# Problem statement
Where a line holds "type", copy it.

# Available data
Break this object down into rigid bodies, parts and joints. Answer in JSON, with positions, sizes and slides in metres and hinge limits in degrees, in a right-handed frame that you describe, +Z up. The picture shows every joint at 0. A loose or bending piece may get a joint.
--
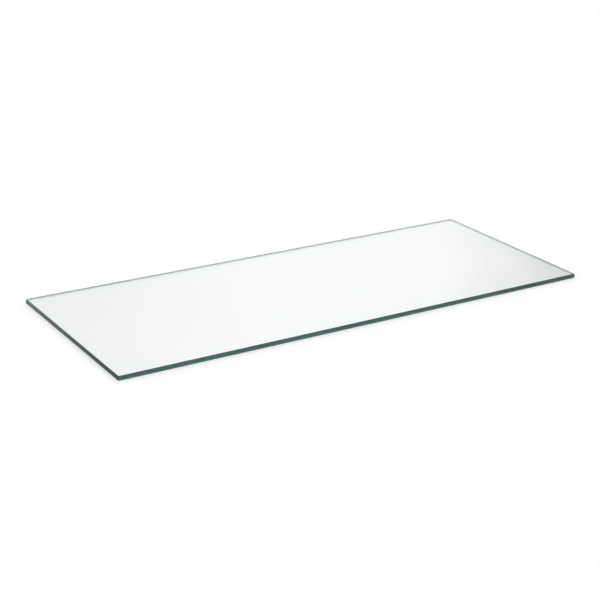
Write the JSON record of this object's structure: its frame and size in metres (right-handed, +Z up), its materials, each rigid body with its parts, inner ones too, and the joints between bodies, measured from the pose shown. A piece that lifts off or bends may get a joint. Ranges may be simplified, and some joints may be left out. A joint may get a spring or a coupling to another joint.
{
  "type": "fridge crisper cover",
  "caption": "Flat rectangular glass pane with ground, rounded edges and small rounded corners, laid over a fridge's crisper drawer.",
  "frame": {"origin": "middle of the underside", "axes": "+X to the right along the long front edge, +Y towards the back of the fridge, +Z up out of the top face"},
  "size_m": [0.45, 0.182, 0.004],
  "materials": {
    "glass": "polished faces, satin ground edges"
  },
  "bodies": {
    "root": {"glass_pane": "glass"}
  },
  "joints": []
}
--
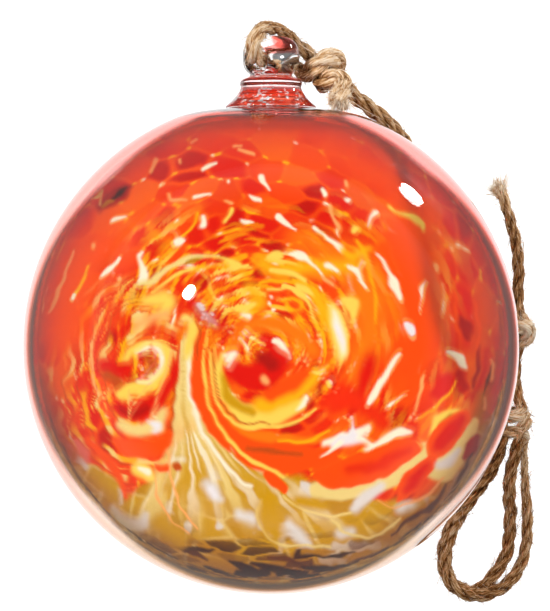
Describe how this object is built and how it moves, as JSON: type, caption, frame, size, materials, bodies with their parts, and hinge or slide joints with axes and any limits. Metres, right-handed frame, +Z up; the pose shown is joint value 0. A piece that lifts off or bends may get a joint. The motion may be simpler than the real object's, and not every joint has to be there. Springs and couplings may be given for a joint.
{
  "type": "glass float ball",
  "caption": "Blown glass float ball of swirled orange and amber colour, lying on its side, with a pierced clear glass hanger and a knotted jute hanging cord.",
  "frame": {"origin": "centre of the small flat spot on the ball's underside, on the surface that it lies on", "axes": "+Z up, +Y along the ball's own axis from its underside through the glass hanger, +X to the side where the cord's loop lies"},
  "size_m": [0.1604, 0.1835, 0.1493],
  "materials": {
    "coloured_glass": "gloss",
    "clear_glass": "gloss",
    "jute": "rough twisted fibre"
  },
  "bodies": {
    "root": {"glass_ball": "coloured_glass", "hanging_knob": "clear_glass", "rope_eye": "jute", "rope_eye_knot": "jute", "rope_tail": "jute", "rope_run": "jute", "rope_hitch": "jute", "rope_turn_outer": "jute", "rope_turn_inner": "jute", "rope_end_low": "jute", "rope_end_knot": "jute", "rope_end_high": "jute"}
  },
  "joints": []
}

# Solution to this task
  "type": "fridge crisper cover",
Describe how this object is built and how it moves, as JSON: type, caption, frame, size, materials, bodies with their parts, and hinge or slide joints with axes and any limits. Metres, right-handed frame, +Z up; the pose shown is joint value 0. A piece that lifts off or bends may get a joint. The motion may be simpler than the real object's, and not every joint has to be there. Springs and couplings may be given for a joint.
  "type": "glass float ball",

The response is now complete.